Exercise goal: Can you write out the whole listing exactly?

Provided material:

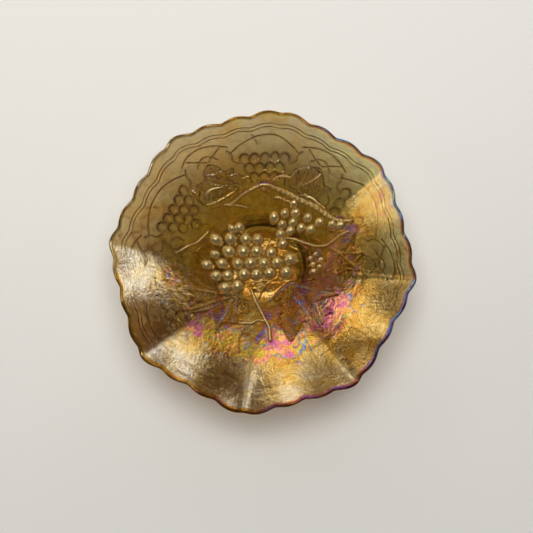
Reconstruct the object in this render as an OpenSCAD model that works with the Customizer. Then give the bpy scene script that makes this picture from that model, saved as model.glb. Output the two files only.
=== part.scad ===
// Ruffled carnival glass bowl on a ground collar base, pressed with grape
// bunches, vine leaves and a twig inside, and grapes, leaves and arches outside.
// Millimetres, +Z up. The origin is on the bowl's axis, where it stands.

/* [Bowl] */
// Mean diameter across the ruffled rim
bowl_d = 220; // [160:1:320]
// Height of the inner face at the rim, midway between crest and trough
rim_h = 61; // [40:1:100]
// Glass thickness of the flared wall where it leaves the collar
wall_t = 4.6; // [3:0.1:7]
// Glass thickness at the rim
rim_t = 3; // [2:0.1:6]
// Glass thickness in the middle of the well
well_t = 5; // [3:0.1:9]
// Radius of the flat floor inside
floor_r = 22; // [12:1:30]

/* [Collar base] */
// Outer diameter of the collar
collar_d = 76; // [60:1:100]
// Height of the collar below the well
collar_h = 4; // [2:0.1:8]
// Width of the collar's ring
collar_w = 6; // [4:0.1:10]
// Width of the cove where the wall springs from the collar
cove_w = 6; // [2:0.1:9]

/* [Ruffled rim] */
// How many ruffles go round the rim
ruffles = 8; // [6:1:12]
// How far a ruffle swings each way, square to the wall
ruffle_swing = 6; // [2:0.1:10]
// Radius where the ruffles start
ruffle_r = 48; // [40:1:75]
// How many small scallops the edge has
scallops = 30; // [18:6:48]
// How deep the small scallops are cut
scallop_depth = 2.6; // [1:0.1:5]
// Width of the rounded lip
lip_w = 1.4; // [0.6:0.1:2]

/* [Moulded relief] */
// Scale of the whole pattern, for a bowl of 220 mm
pattern = 1; // [0.8:0.05:1.1]
// Height of an inner grape as a share of its diameter
grape_rise = 0.4; // [0.2:0.05:0.5]
// Diameter of the flat grapes outside
outer_grape_d = 7.4; // [5:0.1:7.6]
// Height of the flat grapes outside
outer_grape_h = 1.4; // [0.6:0.1:2]
// Height of the leaves
leaf_h = 1.4; // [0.6:0.1:2.4]
// Width of the vine and the stalk
vine_w = 2.6; // [1.5:0.1:4]
// Width of the fine lines
line_w = 1.3; // [0.8:0.1:2]
// Height of the fine lines
line_h = 0.8; // [0.4:0.1:1.5]
// Gap between the two lines that follow the edge
line_gap = 2.1; // [1.8:0.1:4]
// Distance of the outer line from the edge
line_in = 8; // [5:0.1:14]

/* [Hidden] */
rim_r = bowl_d/2;
collar_r = collar_d/2;
floor_z = collar_h + well_t;
k = pattern*bowl_d/220;          // the pattern grows with the mould
join_r = collar_r - 1.4;         // where the well meets the flared wall
bend = 1.4;                      // how the wall's slope grows outwards
crease_a = -7;                   // direction of the first ruffle's trough
arch_gap = 2.4;                  // from the inner rim line to the crown of an arch
arch_r = rim_r - line_in - line_gap - arch_gap;
panels = 6;                      // the outside pattern repeats six times
panel_w = 360/panels;
panel_a = 29;                    // direction of the first outer bunch
sink = 0.25;                     // relief is rooted this deep in the wall
glass = [0.80, 0.57, 0.24];
pale = [0.88, 0.74, 0.42];
deep = [0.70, 0.42, 0.12];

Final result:
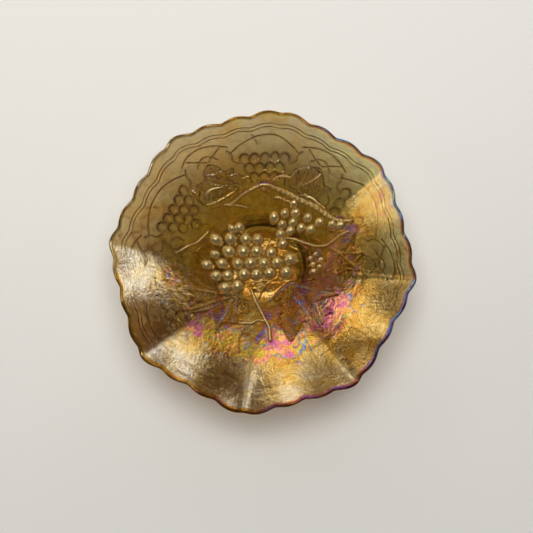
Reconstruct the object in this render as an OpenSCAD model that works with the Customizer. Then give the bpy scene script that makes this picture from that model, saved as model.glb. Output the two files only.
=== part.scad ===
// Ruffled carnival glass bowl on a ground collar base, pressed with grape
// bunches, vine leaves and a twig inside, and grapes, leaves and arches outside.
// Millimetres, +Z up. The origin is on the bowl's axis, where it stands.

/* [Bowl] */
// Mean diameter across the ruffled rim
bowl_d = 220; // [160:1:320]
// Height of the inner face at the rim, midway between crest and trough
rim_h = 61; // [40:1:100]
// Glass thickness of the flared wall where it leaves the collar
wall_t = 4.6; // [3:0.1:7]
// Glass thickness at the rim
rim_t = 3; // [2:0.1:6]
// Glass thickness in the middle of the well
well_t = 5; // [3:0.1:9]
// Radius of the flat floor inside
floor_r = 22; // [12:1:30]

/* [Collar base] */
// Outer diameter of the collar
collar_d = 76; // [60:1:100]
// Height of the collar below the well
collar_h = 4; // [2:0.1:8]
// Width of the collar's ring
collar_w = 6; // [4:0.1:10]
// Width of the cove where the wall springs from the collar
cove_w = 6; // [2:0.1:9]

/* [Ruffled rim] */
// How many ruffles go round the rim
ruffles = 8; // [6:1:12]
// How far a ruffle swings each way, square to the wall
ruffle_swing = 6; // [2:0.1:10]
// Radius where the ruffles start
ruffle_r = 48; // [40:1:75]
// How many small scallops the edge has
scallops = 30; // [18:6:48]
// How deep the small scallops are cut
scallop_depth = 2.6; // [1:0.1:5]
// Width of the rounded lip
lip_w = 1.4; // [0.6:0.1:2]

/* [Moulded relief] */
// Scale of the whole pattern, for a bowl of 220 mm
pattern = 1; // [0.8:0.05:1.1]
// Height of an inner grape as a share of its diameter
grape_rise = 0.4; // [0.2:0.05:0.5]
// Diameter of the flat grapes outside
outer_grape_d = 7.4; // [5:0.1:7.6]
// Height of the flat grapes outside
outer_grape_h = 1.4; // [0.6:0.1:2]
// Height of the leaves
leaf_h = 1.4; // [0.6:0.1:2.4]
// Width of the vine and the stalk
vine_w = 2.6; // [1.5:0.1:4]
// Width of the fine lines
line_w = 1.3; // [0.8:0.1:2]
// Height of the fine lines
line_h = 0.8; // [0.4:0.1:1.5]
// Gap between the two lines that follow the edge
line_gap = 2.1; // [1.8:0.1:4]
// Distance of the outer line from the edge
line_in = 8; // [5:0.1:14]

/* [Hidden] */
rim_r = bowl_d/2;
collar_r = collar_d/2;
floor_z = collar_h + well_t;
k = pattern*bowl_d/220;          // the pattern grows with the mould
join_r = collar_r - 1.4;         // where the well meets the flared wall
bend = 1.4;                      // how the wall's slope grows outwards
crease_a = -7;                   // direction of the first ruffle's trough
arch_gap = 2.4;                  // from the inner rim line to the crown of an arch
arch_r = rim_r - line_in - line_gap - arch_gap;
panels = 6;                      // the outside pattern repeats six times
panel_w = 360/panels;
panel_a = 29;                    // direction of the first outer bunch
sink = 0.25;                     // relief is rooted this deep in the wall
glass = [0.80, 0.57, 0.24];
pale = [0.88, 0.74, 0.42];
deep = [0.70, 0.42, 0.12];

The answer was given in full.